CAFCは、共同侵害の主張には、全ての方法ステップが実施されており、(1)ある当事者が他人による実施に必要な「指示または管理」をしているか、あるいは、(2)実施者が、個々のステップの実施がその当事者の指示に起因する共同事業を形成している、といった合理的な影響を十分に許諾するような訴えの事実が必要であると結論付けた。さらに、CAFCはライダの訂正後の訴状の個々の項目は共同侵害に関係していると判断した。

CAFCは訂正後の訴状には、意図的に無名の第三者を指示あるいは管理した独立した請負業者をCBSが指示または管理した事実の裏付けが無いと判断した。

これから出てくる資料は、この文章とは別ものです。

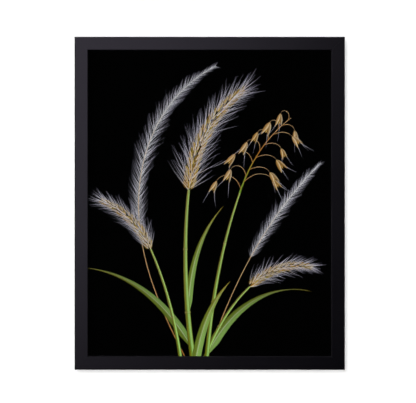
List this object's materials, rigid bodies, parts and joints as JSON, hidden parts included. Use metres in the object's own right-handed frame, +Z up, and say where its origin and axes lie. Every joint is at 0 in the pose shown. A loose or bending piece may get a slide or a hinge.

CAFCは、訂正後の訴状には、個々の主張工程がCBSによって実施されたか、もしくは起因する、合理的な影響の根拠となり得る主張がないと述べた。訂正後の訴状は、適用可能な法律の下での実行可能な共同侵害の主張を供述する十分な事実を申し立てていないので、Twombly/Iqbal事件の訴状基準を満たしていない、とCAFCは結論付けたわけである。

したがって、CAFCは、地方裁判所の連邦民事訴訟規則12(b)(6)に基づく訂正後の訴状の却下を追認した。

この判決は、最高裁が2015年12月1日付でフォーム18を除外する以前に提出された共同侵害の主張において、連邦民事訴訟規則のフォーム18は適用しないことを確認した。

ライダ事件においてCAFCは、共同侵害を主張する訴状は、フォーム18の適用が除外される前に提出された訴状であってもTwombly/Iqbal事件の訴状基準を満たさなければならないことを明らかにした。この判決は、特許侵害の申立てにおいて、訴状却下を避けるためには、個々の対象特許クレームに対する十分な事実に基づく申立てをしなければならないことを示した。

この判決のポイント

この判決では、改正後の連邦民事訴訟規則12(b)(6)に基づき、フォーム18を共同侵害の主張事件に適用しないことを確認した。また、法改正前に提訴された事件も、訴状はTwombly/Iqbal事件の訴状基準を満たさなければならないことを明らかにした。共同侵害の申立てには、訴因として十分な事実の記載が必要である。